Types of informal fallacies, 3.5 Everythingโ€™s Persuasion โ€“ Why Write? A Guide for Students in Canada

Spotting Fallacies in Arguments

When you encounter an argument and something feels off, here's a reliable process:

  1. Identify the conclusion and premises. What is the person trying to prove, and what reasons are they giving?
  2. Check the connection between premises and conclusion. Ask yourself: Are the premises actually relevant to the conclusion? Is there enough evidence? Are there hidden assumptions doing the heavy lifting?
  3. Compare against known fallacy patterns. Is the argument attacking a person instead of an idea (ad hominem)? Using emotion as a substitute for evidence (appeal to emotion)? Changing the subject (red herring)? Offering a false choice (false dilemma)?
  4. Consider alternatives. Could the same premises support a different conclusion? Are there exceptions or counterexamples being ignored?

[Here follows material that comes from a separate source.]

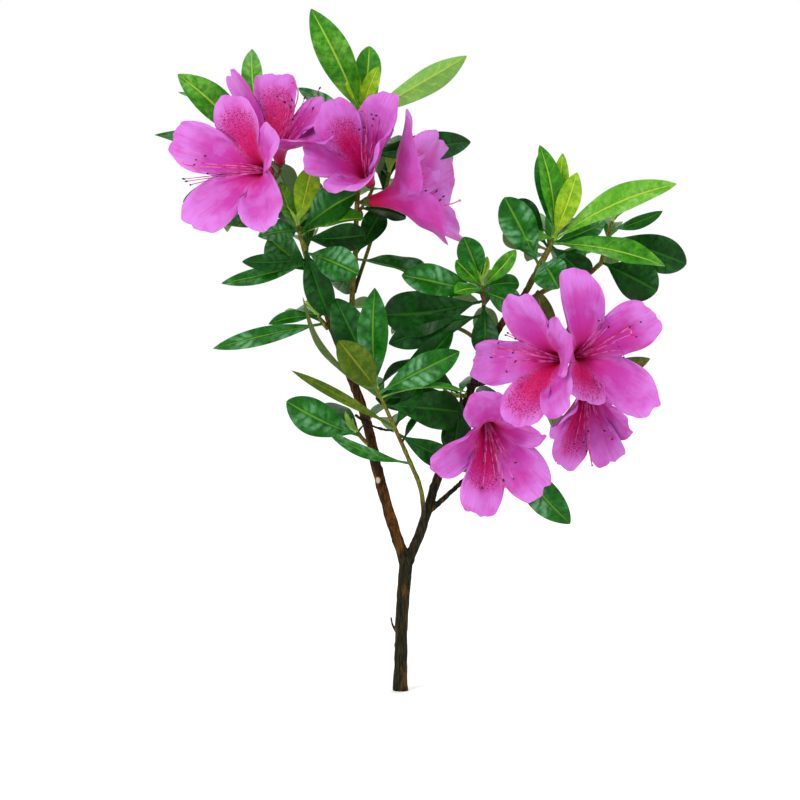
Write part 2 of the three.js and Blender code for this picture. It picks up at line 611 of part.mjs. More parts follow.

You don't need to memorize every fallacy name to do this well. The core skill is asking: Does this evidence actually support this conclusion, or is something else going on?

Impact of Fallacies on Reasoning

Fallacies aren't just abstract logic puzzles. They cause real problems.

  • Flawed decisions often trace back to fallacious reasoning. An investor swayed by an emotional sales pitch rather than a careful risk assessment may lose money because the appeal to emotion bypassed rational evaluation.
  • Manipulation of public opinion frequently relies on fallacies. Political campaigns use ad hominem attacks to discredit opponents without ever engaging with their actual policy positions.
  • Biases and stereotypes get reinforced through hasty generalizations. One negative encounter with a member of a group gets inflated into a sweeping judgment about everyone in that group.
  • Polarized debates result from false dilemmas. When complex issues get reduced to two extreme positions, nuanced solutions become nearly impossible to discuss.

Recognizing these patterns won't make you immune to them, but it gives you the tools to pause, evaluate, and respond with better reasoning.